» Stated exercise: Give the data a second time, exactly and in full.

» Supplied information:
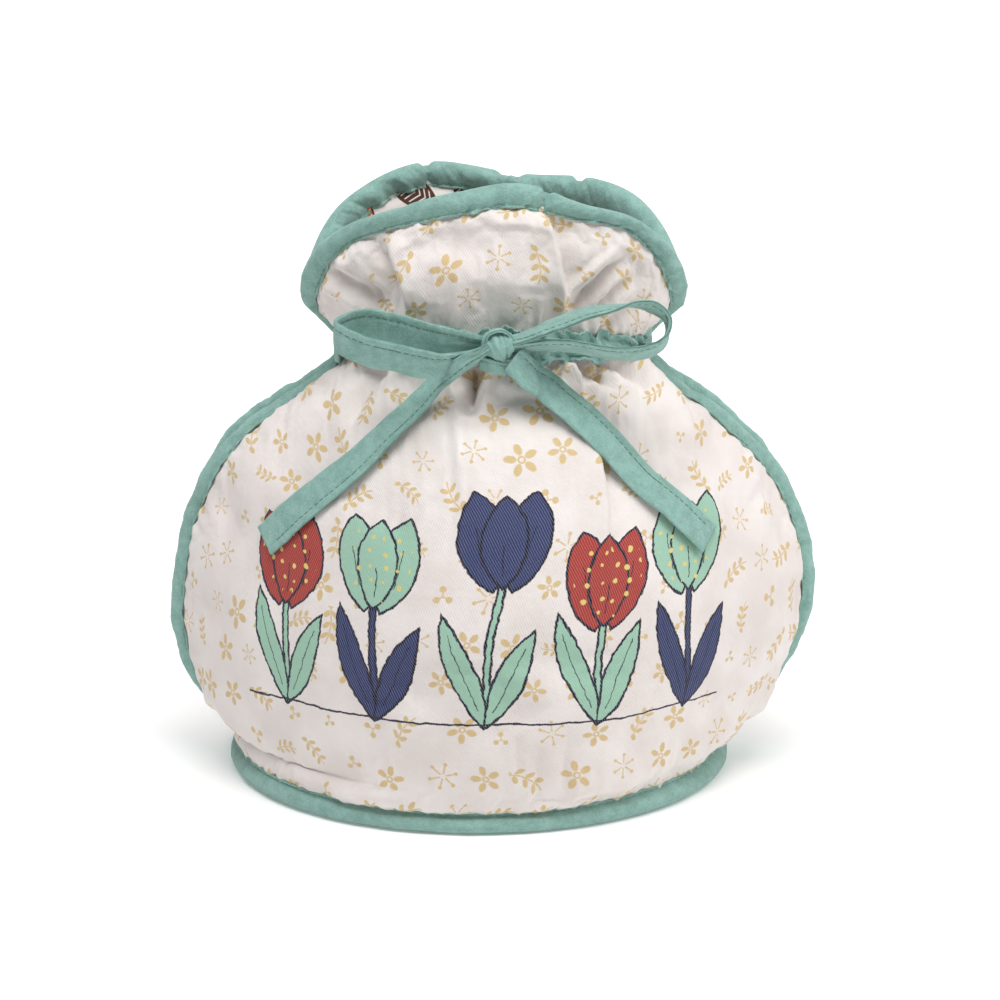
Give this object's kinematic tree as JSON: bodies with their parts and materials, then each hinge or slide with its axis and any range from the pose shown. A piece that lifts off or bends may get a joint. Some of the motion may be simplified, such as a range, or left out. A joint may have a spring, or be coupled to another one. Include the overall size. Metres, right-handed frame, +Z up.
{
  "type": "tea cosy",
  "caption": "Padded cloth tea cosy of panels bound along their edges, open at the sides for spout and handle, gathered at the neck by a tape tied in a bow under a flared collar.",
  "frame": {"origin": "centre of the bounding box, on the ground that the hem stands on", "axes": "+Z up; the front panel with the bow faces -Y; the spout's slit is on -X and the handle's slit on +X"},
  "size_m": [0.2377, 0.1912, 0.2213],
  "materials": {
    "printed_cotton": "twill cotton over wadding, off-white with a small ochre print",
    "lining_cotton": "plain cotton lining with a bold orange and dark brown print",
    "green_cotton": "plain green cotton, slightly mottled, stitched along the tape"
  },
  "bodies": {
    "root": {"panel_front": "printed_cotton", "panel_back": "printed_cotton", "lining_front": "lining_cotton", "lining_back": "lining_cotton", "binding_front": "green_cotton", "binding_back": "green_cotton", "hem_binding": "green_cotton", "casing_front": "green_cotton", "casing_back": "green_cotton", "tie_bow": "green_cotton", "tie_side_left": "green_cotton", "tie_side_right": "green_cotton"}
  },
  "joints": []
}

» Answer in full:
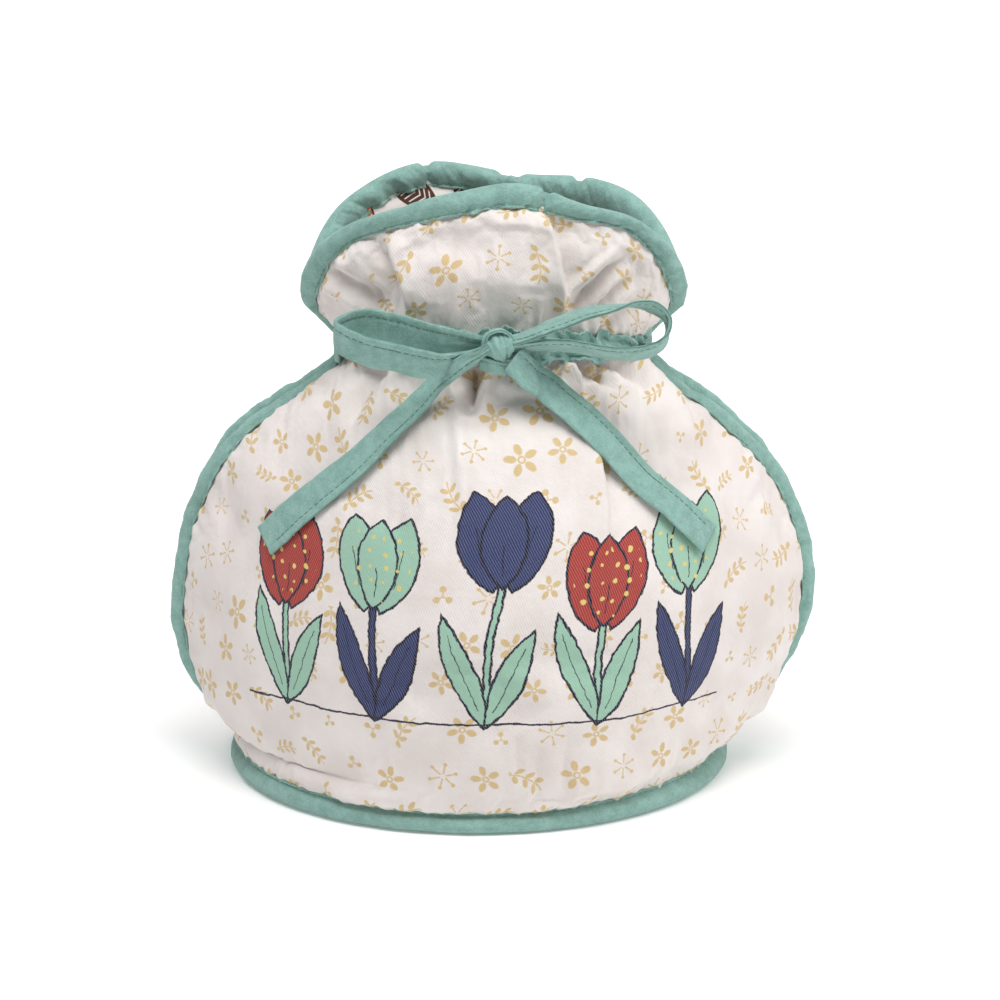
Give this object's kinematic tree as JSON: bodies with their parts and materials, then each hinge or slide with its axis and any range from the pose shown. A piece that lifts off or bends may get a joint. Some of the motion may be simplified, such as a range, or left out. A joint may have a spring, or be coupled to another one. Include the overall size. Metres, right-handed frame, +Z up.
{
  "type": "tea cosy",
  "caption": "Padded cloth tea cosy of panels bound along their edges, open at the sides for spout and handle, gathered at the neck by a tape tied in a bow under a flared collar.",
  "frame": {"origin": "centre of the bounding box, on the ground that the hem stands on", "axes": "+Z up; the front panel with the bow faces -Y; the spout's slit is on -X and the handle's slit on +X"},
  "size_m": [0.2377, 0.1912, 0.2213],
  "materials": {
    "printed_cotton": "twill cotton over wadding, off-white with a small ochre print",
    "lining_cotton": "plain cotton lining with a bold orange and dark brown print",
    "green_cotton": "plain green cotton, slightly mottled, stitched along the tape"
  },
  "bodies": {
    "root": {"panel_front": "printed_cotton", "panel_back": "printed_cotton", "lining_front": "lining_cotton", "lining_back": "lining_cotton", "binding_front": "green_cotton", "binding_back": "green_cotton", "hem_binding": "green_cotton", "casing_front": "green_cotton", "casing_back": "green_cotton", "tie_bow": "green_cotton", "tie_side_left": "green_cotton", "tie_side_right": "green_cotton"}
  },
  "joints": []
}